Asked if the blue cement at Arthur Ashe Stadium met that standard, Nadal said, "No, not too much, no."
Whatever was lost in translation, there is near-universal acknowledgment that Nadal is much more than what we have come to expect from the army of dirt-balling Spaniards in the mold of Carlos Moya, one of Nadal's heroes growing up on the island of Majorca. His pedestrian serve doesn't scare opponents, least of all Federer, but neither did Andre Agassi's, and he exploded on the tennis scene in much the same manner as Nadal and remains the only player of his generation to win all four Slam events.
Nadal's ascent to No. 2 in the rankings is another reminder of America's diminishing place in the tennis world order. Here at its own Grand Slam, the United States can boast of three seeded players apiece in the men's and women's draws out of 64 - and two of them, Agassi and Lindsay Davenport, are playing on a year-to-year basis.
American tennis has fallen a long, long way since 1987, Nick Bollettieri conceded, when his academy alone sprinkled the Open draws with 26 players. "You're seeing great athletes from all over the world going into tennis now, but in this country, the best athletes go into other sports," he said. "That's hitting the nail on the head."
Now Europeans dominate the draws, set the trends, dare to bare arms, especially since Nadal dominated the clay-court season and rocketed to French Open fame.

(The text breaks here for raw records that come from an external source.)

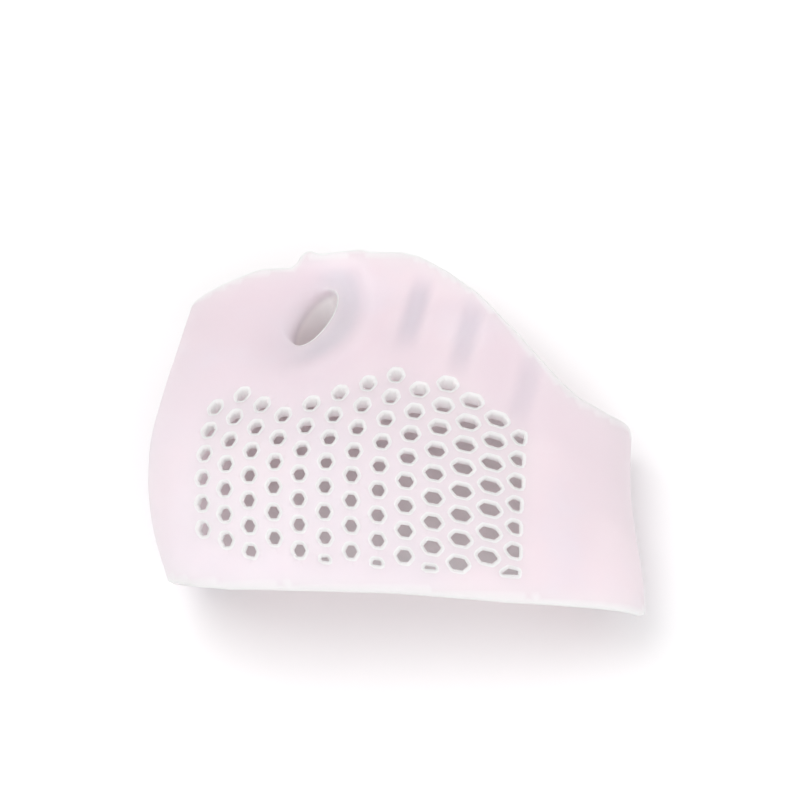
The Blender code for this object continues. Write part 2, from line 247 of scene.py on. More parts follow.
# Studio
FLOOR_COLOUR = (0.93, 0.93, 0.935, 1)
FLOOR_ROUGHNESS = 0.9
SKY_COLOUR = (1.0, 1.0, 1.0, 1)
SKY_STRENGTH = 0.74
LIGHT_AIM = (0, 0, 0.015)
LIGHTS = (
    # name, place, side, power, colour
    ("Key", (-0.24, 0.14, 0.86), 0.6, 3.3, (1.0, 0.99, 0.98)),
    ("Fill", (0.45, -0.55, 0.6), 0.9, 2.2, (0.99, 0.99, 1.0)),
)

FLOOR_SIDE = 6.0


# Curves and sections

def y_of(station):
    return (station - ORIGIN_STATION) * LENGTH


def station_of(y):
    return y / LENGTH + ORIGIN_STATION


def smooth_curve(rows, column, at):
    """Reads a smooth curve through one column of a table, against the table's first column."""
    table = np.array(rows)
    places, values = table[:, 0], table[:, column]
    slopes = np.gradient(values, places)
    low = np.clip(np.searchsorted(places, at) - 1, 0, len(places) - 2)
    high = low + 1
    run = places[high] - places[low]
    t = (at - places[low]) / run
    return (
        (1 + 2 * t) * (1 - t) ** 2 * values[low]
        + t * (1 - t) ** 2 * run * slopes[low]
        + t ** 2 * (3 - 2 * t) * values[high]
        + t ** 2 * (t - 1) * run * slopes[high]
    )


def straight_curve(rows, at):
    places, values = np.array(rows).T
    return np.interp(at, places, values)


def smooth_step(t):
    t = np.clip(t, 0, 1)
    return t * t * (3 - 2 * t)


def section_points(turn, y):
    """Points of the bare outer skin's cross-section at y."""
    station = station_of(y)
    medial = smooth_curve(SECTIONS, 1, station) * WIDTH
    lateral = smooth_curve(SECTIONS, 2, station) * WIDTH
    across = -np.sin(turn)
    x = (medial + lateral) / 2 + across * (lateral - medial) / 2
    fall = math.tan(math.radians(SIDE_FALL_DEGREES)) * x
    crown = (HEIGHT - fall) * smooth_curve(SECTIONS, 3, station)
    side = SIDE_LEVEL_SHARE * crown
    share = np.abs(across)
    rise = np.clip(1 - share ** PAD_ROUNDNESS, 0, 1) ** (1 / PAD_ROUNDNESS)
    beyond = np.clip((share - BAND_FLAT_SHARE) / (1 - BAND_FLAT_SHARE), 0, 1)
    drop = np.clip(1 - beyond ** BAND_ROUNDNESS, 0, 1) ** (1 / BAND_ROUNDNESS)
    on_sole = side + (crown - side) * rise
    low, high = SAG_ACROSS
    sag_across = np.sin(math.pi * np.clip((share - low) / (high - low), 0, 1)) ** 2
    sag_along = ((station - SAG_MIDDLE_STATION) / SAG_REACH) ** 2
    on_band = side * (1 - drop) - BAND_SAG * sag_across * sag_along
    return x, np.where(np.cos(turn) < 0, on_sole, on_band)


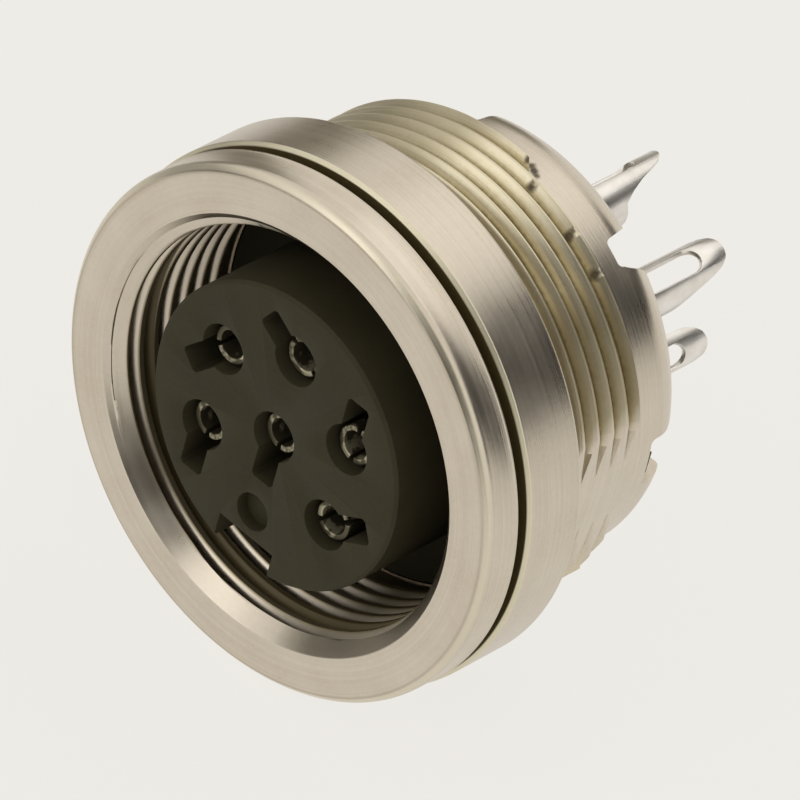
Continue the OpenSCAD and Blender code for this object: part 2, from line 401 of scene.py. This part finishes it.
def turned_metal(name, paint_layers):
    """Nickel plate on a turned surface: fine tool marks run around the piece's own Z axis.

    The second argument gives layers of (share, colour) at a spot, in millimetres: painted shade, painted
    highlights, a tint and dark marks. Each covers those before it, and makes the place rougher and, where it
    is thick, less metallic."""
    made, shade = new_material(name)
    place = shade.node("ShaderNodeTexCoord", output="Object")
    local = shade.node("ShaderNodeVectorMath", {"operation": "SCALE"}, {0: place, "Scale": 1 / MM})
    x = shade.node("ShaderNodeSeparateXYZ", None, {0: local})
    y, station = x.beside("Y"), x.beside("Z")
    radius = shade.math("SQRT", x * x + y * y)
    across = radius + station * marks_closer_on_sides
    around = shade.node("ShaderNodeCombineXYZ", None,
                        {0: x * marks_along, 1: y * marks_along, 2: across * marks_across})
    grooves = shade.node("ShaderNodeTexNoise", None, {"Vector": around, "Scale": 1.0, "Detail": 4.0})
    cloud = shade.node("ShaderNodeTexNoise", None, {"Vector": place, "Scale": 420.0, "Detail": 3.0})
    speck = shade.node("ShaderNodeTexNoise", None, {"Vector": place, "Scale": 5200.0, "Detail": 2.0})
    tone = grooves * 0.45 + cloud * 0.4 + speck * 0.15
    colour = tone.span(0.38, 0.62).blend(nickel_dark, nickel_light)
    rough = nickel_roughness + (cloud - 0.5) * 0.14 + (grooves - 0.5) * 0.12
    bare = 1.0
    spot = SimpleNamespace(local=local, x=x, y=y, radius=radius, station=station, cloud=cloud, speck=speck)
    for share, layer_colour in paint_layers(spot):
        colour = share.blend(colour, layer_colour)
        rough = rough + share * layer_roughness
        bare = bare * (1.0 - share.span(0.5, 1.0) * layer_dulling)
    bump = shade.node("ShaderNodeBump", None,
                      {"Height": grooves + speck * 0.3, "Strength": 0.22, "Distance": bump_height})
    finish_material(shade, {"Base Color": colour, "Metallic": bare, "Roughness": rough, "Normal": bump,
                            "Anisotropic": marks_anisotropy})
    return made


# Painted shade: the threads of the shell are painted darker towards some angles: degrees and strength
# outside, degrees in the bore
panel_shade_turns = [(35, 0.45), (114, 0.36)]
bore_shade_turn = 316
panel_shade_colour = (0.22, 0.17, 0.08, 1)
# Painted shade in the roots of the panel thread and in the gap behind the ring
groove_shade_colour = (0.17, 0.13, 0.055, 1)
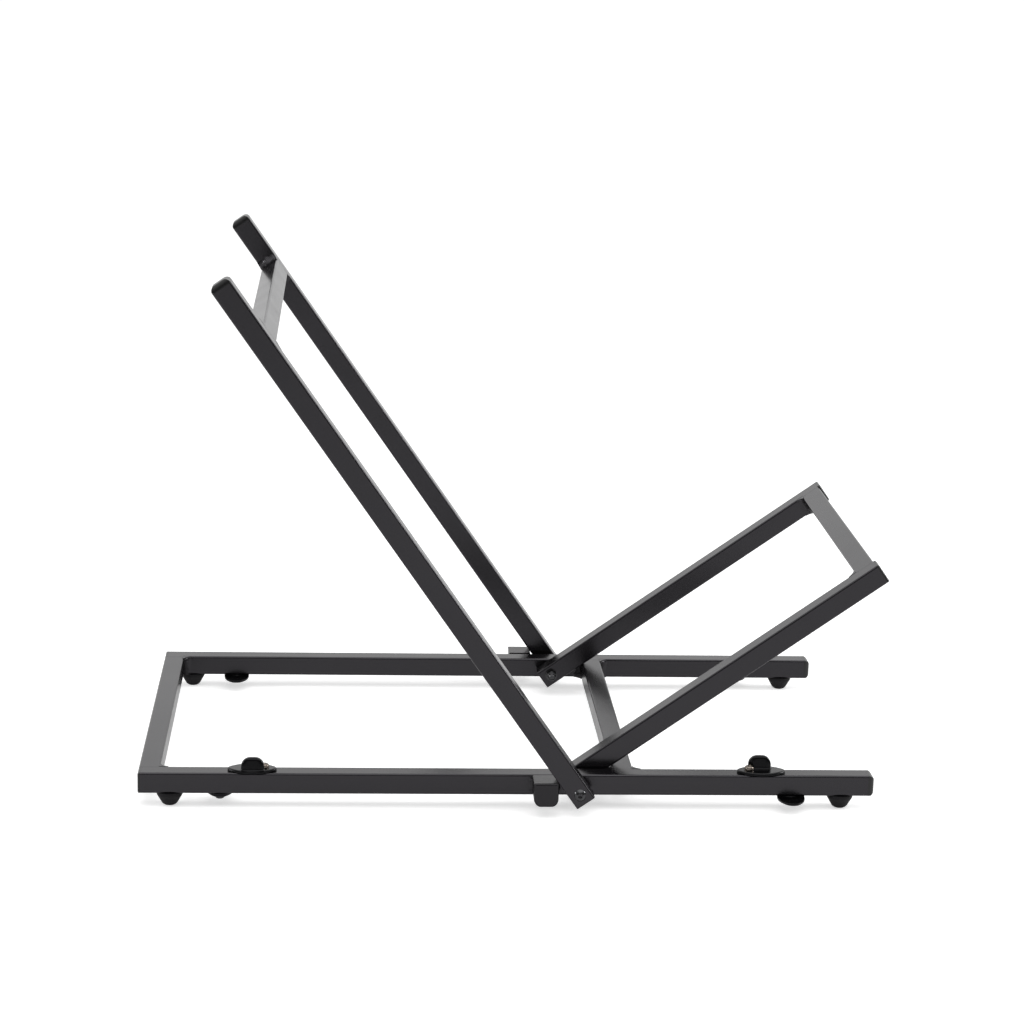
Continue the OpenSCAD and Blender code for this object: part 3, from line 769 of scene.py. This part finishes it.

When Bollettieri finished a scheduled talk yesterday on how to nurture a budding tennis career to a group of youngsters in one of the Open's special activity areas, a slender teenage boy approached.
"How much time should you spend in the gym?" said the boy, Justin Coache, 16, of Bow, N.H.
"Tennis is a sport where you want to be flexible and fast," Bollettieri said. "You don't want to spend too much time in the gym. You don't want to become overmuscled."
"But what about Nadal?" the boy asked.
Good question.
Turns out that young Coache, a high school varsity player, watched Nadal practice during the weekend, and afterward coaxed him into posing for a photo. Startled by how scrawny his son looked next to Nadal - the way most tennis players do - Coache's father, Greg, said he wanted to learn more about whether bigger was necessarily better.
"If you can get that extra strength but stay flexible, I guess Nadal is proving that it may be," Bollettieri said. "But the most important thing now is that you have to be a great athlete."
That's hitting the nail on the Nadal. Muscled up top as he is, it'll be his legs that carry him as far as he's going to go. From a family of soccer players that produced one national team player, an uncle, Nadal's most compelling quality is not all that different than Federer's: he gets to balls most players give up on, and he has the racket control to make shots as colorful as his clothes.